Similarly, H.B. 541 serves the legitimate legislative purpose of preventing a massive loss to the state treasury as a result of refund claims being filed in the wake of GTE. The legislature’s decision to prevent the loss by prohibiting amended returns under the unitary method filed after December 22, 1994 (the date GTE was rendered) for years prior to 1995 is rationally related to that purpose. The Franklin Circuit Court and Court of Appeals correctly found as such.

The Court of Appeals erred, however, in concluding that H.B. 541 nevertheless violated due process because its period of retroactivity was excessive. The Court of Appeals misinterpreted Carlton as setting a bright-line rule as to what is an acceptable period of retroactivity, relying on the Court’s approval of the “modest” (slightly over one year) period of retroactivity in that ease. The consideration of “modesty” relates to a taxpayer’s right at some point to settled expectations. See Carlton, 512 U.S. at 37-38,114 S.Ct. 2018 (O’Connor, J., concurring). In this regard, the United States Supreme Court has indicated that where a taxpayer had no notice or could not have anticipated a change in a tax (as in Carlton) that it is plausible a tax could attempt to reach so far into the past as to offend due process. Welch, 305 U.S. at 148, 59 S.Ct. 121. The Court has never established a bright-line rule as to what this period would be. Rather, whether a retroactive tax act “transgress[es] the constitutional limitation” depends upon the facts and circumstances of the particular case. Id. at 147, 59 S.Ct. 121; Milliken v. United States, 283 U.S. 15, 21, 51 S.Ct. 324, 75 L.Ed. 809 (1931).

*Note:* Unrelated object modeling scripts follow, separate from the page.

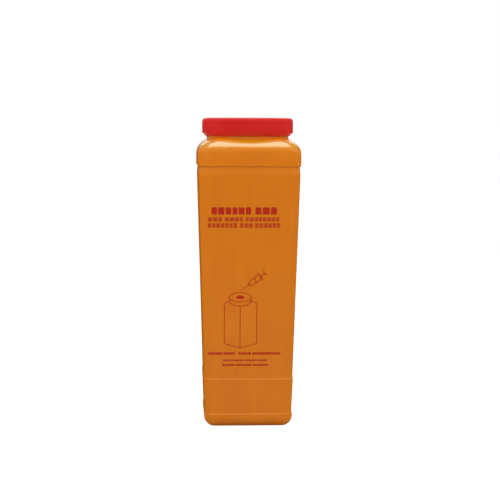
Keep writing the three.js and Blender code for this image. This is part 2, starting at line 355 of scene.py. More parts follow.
def side_half(z):
    """The half width across the flats up the side of the jar."""
    def past_ledge(level):
        return smooth_step((z - level) / LEDGE_RISE + 0.5)

    band_foot = FOOT_HALF - LEDGE
    band_share = (z - FOOT_LEDGE_Z) / (PANEL_LEDGE_Z - FOOT_LEDGE_Z)
    band = band_foot + (LOWER_BAND_TOP_HALF - band_foot) * band_share
    panel_foot = LOWER_BAND_TOP_HALF - LEDGE
    panel_share = (z - PANEL_LEDGE_Z) / (SHOULDER_STEP_Z - PANEL_LEDGE_Z)
    panel = panel_foot + (PANEL_TOP_HALF - panel_foot) * panel_share
    off_crown = (z - SHOULDER_CROWN_Z) / (SHOULDER_CROWN_Z - SHOULDER_STEP_Z)
    shoulder = SHOULDER_HALF - SHOULDER_CROWN * off_crown**2
    half = FOOT_HALF + (band - FOOT_HALF) * past_ledge(FOOT_LEDGE_Z)
    half = half + (panel - half) * past_ledge(PANEL_LEDGE_Z)
    step = smooth_step((z - SHOULDER_STEP_Z) / SHOULDER_STEP_RISE + 0.5)
    dip = STEP_DIP * smooth_step((z - SHOULDER_STEP_Z) / STEP_DIP_RUN + 1)
    return half + (shoulder - half + dip) * step - dip


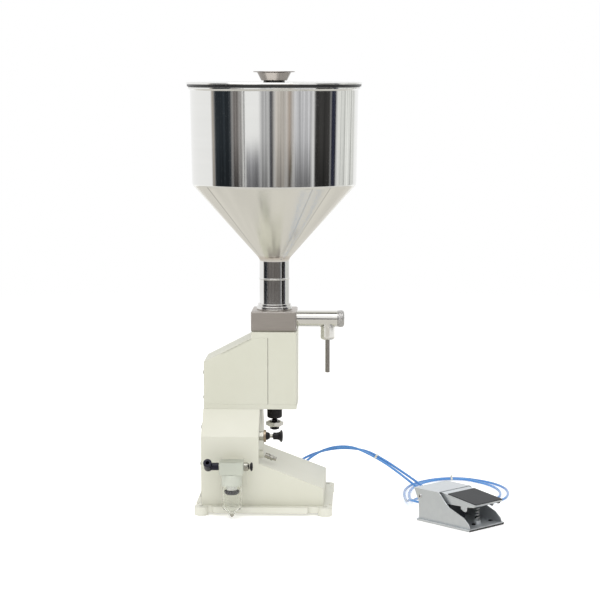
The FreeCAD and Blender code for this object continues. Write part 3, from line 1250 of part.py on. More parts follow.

The Court has indicated, however, that where at the time of the taxable event the taxpayer had notice of even a potential change in a tax law, due process is not offended when the retroactive period encompasses the time of the taxable event. See Milliken, 283 U.S. at 21, 24, 51 S.Ct. 324; see also Welch, 305 U.S. at 147-148, 59 S.Ct. 121. At the time of the taxable event in this case (the receipt of income during the years RP 41P225 was in effect), the Appellees were fully aware that their tax liability would be computed under the separate return method. They paid their *407taxes under the separate return method. They were not permitted to file unitary, and could have had no “settled expectations” to the contrary. At this point, if there were any “settled expectations” they were the Commonwealth’s, not the taxpayers’. King v. Campbell County, 217 S.W.3d 862, 870 (Ky.App.2006). Nor did Appellees obtain a vested right in a refund following the GTE decision. See id. at 869-870. The Appellees’ expectations could not be deemed settled or vested in this case. As the majority noted, the legislature’s intent to supercede GTE became apparent almost immediately — at the first legislative session following GTE, the General Assembly began a process of legislatively undoing the decision.3 As the influx of claims increased, so did the General Assembly’s response, culminating in its response here, H.B. 541. Therefore, I agree with the majority that the period of retro-activity does not impact due process under the facts of this case, given the clear and lengthy notice, the lack of settled expectations, and the lack of detrimental reliance.

Finally, while it is well settled that due process requires “meaningful backward-looking relief'’ for taxes collected in violation of the law or constitution, the taxes paid by the Appellees under the separate return method were neither illegal, nor unconstitutional. McKesson Corp. v. Div. of Alcoholic Beverages and Tobacco, 496 U.S. 18, 31, 110 S.Ct. 2238, 110 L.Ed.2d 17 (1990); Reich v. Collins, 513 U.S. 106, 114, 115 S.Ct. 547, 130 L.Ed.2d 454 (1994).

As to the remaining issues, I concur with the result reached by the majority as well.

. The policy permitted unitary reporting only if the subsidiaries were a sham or paper corporation with limited viable activities. GTE v. Revenue Cabinet, 889 S.W.2d 788, 790 (Ky.1994).

. The legislative purpose of H.B. 541 could not be more clear:

“[I]f we don't do this [pass H.B. 541], it could cost us up to $ 190 million ... These corporations that are involved did not plan their business based on filing the way that they are now attempting to come back and get refunds ... But now they want to come back and raid the state treasury ... to the tune of $190 million. And that’s what this bill is all about ... [I]f we don't do it, then we better figure out how to cut the budget $190 million.” Remarks of Chairman Mob-erly, Transcript of Hearing on H.B. 541, February 22, 2000.

. A legislative body must have reasonable opportunity to act. Welch, 305 U.S. at 149, 59 S.Ct. 121.